I met the Kadlecs years ago (2017? 2018? I don’t know. Time is weird), shortly after they moved to Montana. For the first few years, they would come to my fall mini sessions or book a full session and these were wonderful, but they were more traditional - beautiful scenery, well curated wardrobes, and a happy little family. A few years back, Mallory told me she wanted photos on their raft: it was how they were spending time together as a family and something they all enjoyed. But she said she wasn’t sure how that could work. I told her I didn’t really know either, but I wanted to try it. This was about the time I was really feeling pulled toward photos that would really only reveal their value years - or decades - down the road. Photos that bottled up a season in the lives of that family in them. Photos that will be revisited in print form at Thanksgiving or Christmas when the kids are grown and bring their partner home for the holidays for the first time. And from my own experience, photos that will be pulled out again in the aftermath of the loss of one of those family members. Photos that will help the people in them to hold onto memories of their childhoods. So I said yes to that family photo session on a raft. It was tight and there wasn’t much room to maneuver, so I photographed nearly all of the session on a 28mm lens that I had previously only used for wedding reception dance parties.

Those photos on the raft became something of a north star for me. There wasn’t much for curation: the goal was to simply document their family doing something they loved. Since then, we haven’t done a traditional family portrait session. Everything since that session has been built around documenting their real lives. And lucky me: they built a chicken coop last fall and have been raising their own little chicken flock. So it only made sense that their 2024 family photos incorporate their girls.
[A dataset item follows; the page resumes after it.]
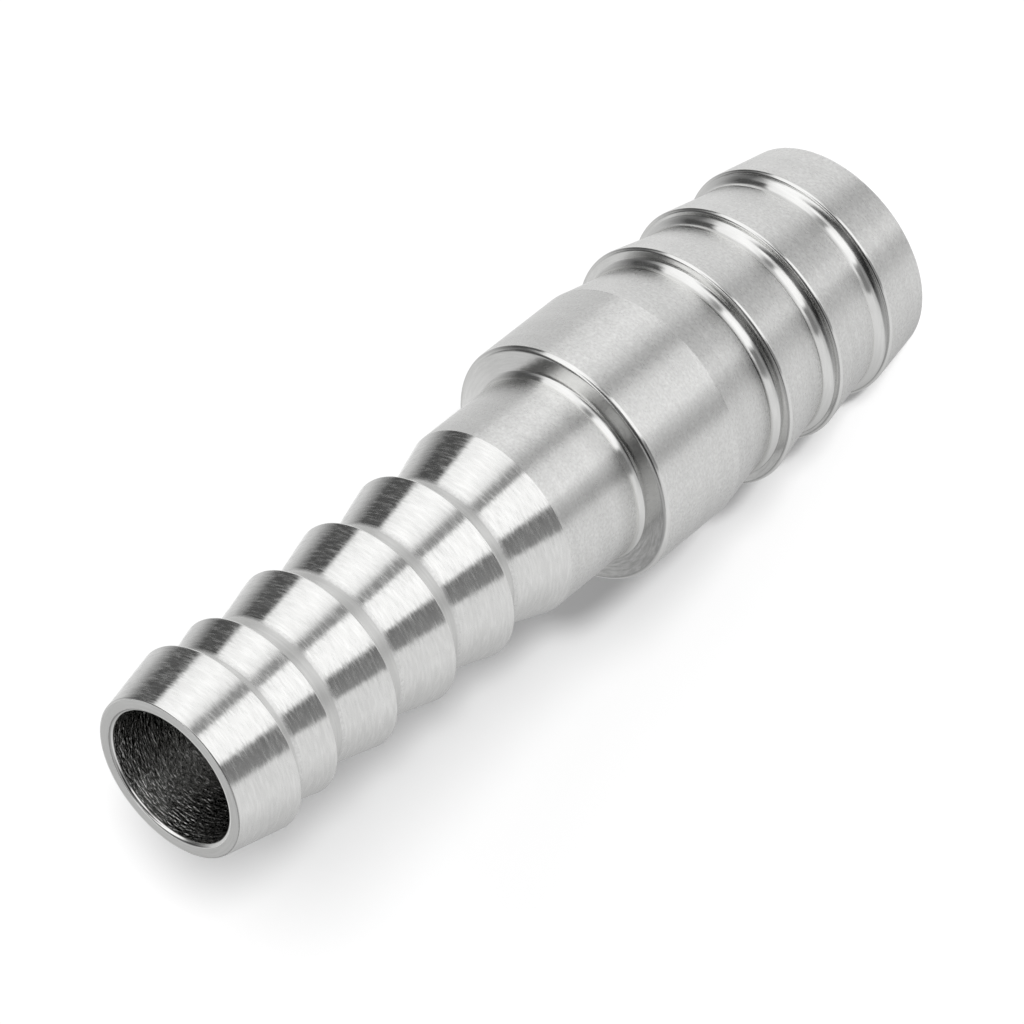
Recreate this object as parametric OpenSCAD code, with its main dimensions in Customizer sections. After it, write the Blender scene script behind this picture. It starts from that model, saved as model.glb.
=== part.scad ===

Something I really love about at-home family photos is that they can go a lot of directions. We intended this session to be about their foray into chicken-keeping, but eventually the boys decided it was time to hit the slide and swings. So off we went. And guess what? Their oldest son just got a bearded dragon, so it didn’t make sense not to spend a little time with Gary the Dragon. Their middle son is into skateboarding, so he padded up and showed me his skateboard skills (Mom and Dad also gave it a go!). We hooped a little, we chased the sunset. Next year, I’m sure that the boys will be into new stuff. Maybe they’ll add animals. Who knows what it’ll look like? But all of those things we packed into a couple hours on a warm October evening, wrapped up together in a beautiful physical photo album, will be a reminder of 2024 for them. And I have to think that these photos will spark genuine conversations and story-telling as the kids get older.